Nestes dias de férias, tia Jane não deixava escapar os erros de português da gurizada, alguns alunos dela no Colégio Estadual. O gosto pelas combinações se sobressaia no modo com que seguidamente rearranjava os quadrados de tecido com crochê para montar uma colcha que minha vó confeccionava. Nestes momentos, durante as conversas,  ela aproveitava para também fazer adequações linguísticas na fala da vó Cinda. Explicava a ela que agora com a circulação de ônibus intermunicipais, passando na estrada em frente à fazenda, não se poderia dizer que a pessoa apeava do ônibus, e com  seu ar professoral, insistia: mãe se diz "desembarca". Minha vó seguindo à risca a aula dada pela tia Jane, um dia quando um compadre apareceu à cavalo para fazer uma breve visita à fazenda, minha vó correu imediatamente para recebê-lo, e no apuro de ser gentil, dizia: "desembarque, desembarque".

O cuidado com as formas era repetido na hora de picar as frutas para famosa salada de frutas, tradicional sobremesa do dia primeiro ano. Ela cortava as frutas e revisava o corte dos pedaços, buscando a delicadeza harmoniosa dos tamanhos. Por esta razão, os mais velhos lembravam como ela tinha manias da tia Dina, tia da minha vó Cinda, dado o hábito dessa tia de picar batatas ou mandiocas em quadrados similares. Deste zelo com a harmonia das coisas, tia Jane também instituiu na Torta de Nescau como uma nova sobremesa de fim de ano e, ainda, para essa e outras ocasiões de reunião familiar, o creme de camadinhas: uma camada de gelatina, uma de creme inglês e, por último, a camada de merengada.

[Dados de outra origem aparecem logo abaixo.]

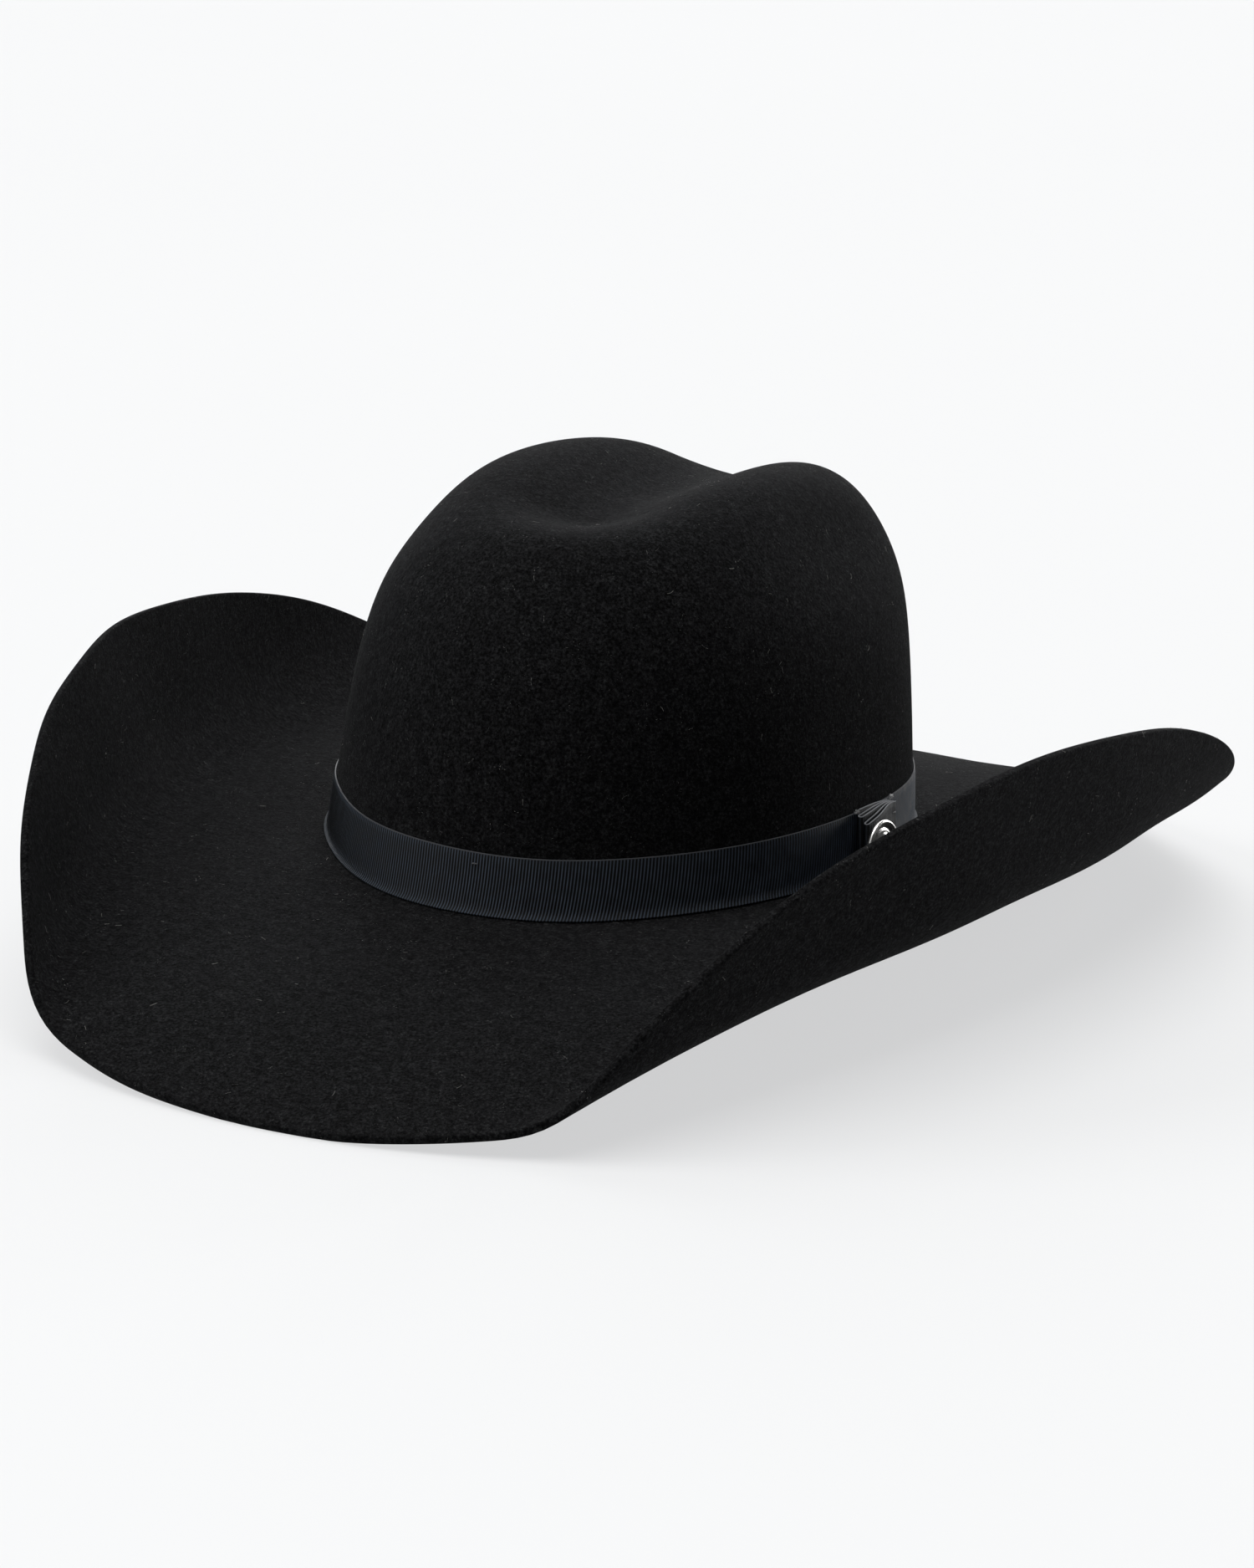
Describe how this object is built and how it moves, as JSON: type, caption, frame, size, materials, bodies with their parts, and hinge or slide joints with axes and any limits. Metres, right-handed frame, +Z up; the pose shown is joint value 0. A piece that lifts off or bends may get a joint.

Na culinária fazia poucas coisas, mas se esmerava pela apresentação do prato, por isso o creme de camadinhas era colocado em cremeiras individuais transparentes, decoradas com círculos coloridos, que se confundiam com as camadas do creme. 

Lili via nela um jeito de ser elegante e charmoso, era o estilo de uma professora de francês, já que ministrava também língua francesa na escola, reproduzido no modo de vestir: vestidos retos e discretos, conjuntos de casacos e calças combinando, de cores variadas e muito bem ajustados ao corpo pequeno. Usava batom de cores alaranjadas e rosadas, que passava até para ir na farmácia do meu tio, poucos metros de distância da casa onde morava na cidade. No seu guarda-roupa havia uma prateleira cheia de sapatos mocassim com salto médio de madeira, ela usava uma cartela de cores desses sapatos: preto, azul-marino, marrom, vermelho, verde escuro, bege, amarelo... cores que ainda vivem nas memórias de Lili. 

Era uma mulher de beleza diferente, com um nariz adunco que não combinava com a doçura do seu sorriso, porém combinava perfeitamente com a franqueza habitual como expressava suas opiniões. Tinha lá suas implicâncias, e um desejo permanente de ver tudo bonito. Era uma personalidade que de fato gostava de ser quem era, nesta certeza, solicitou mudança do nome que constava na certidão de nascimento. O cartório havia registrado como seu nome: Janiz, mas ela se reconhecia como Jane. O jeito didático como ordenava o seu mundo, suas aulas, seu trabalho docente, era um estilo de ser. Inspiração que Lili carregou consigo e que certamente transformou a escola em um sonho ainda maior para sua vida de menina do campo.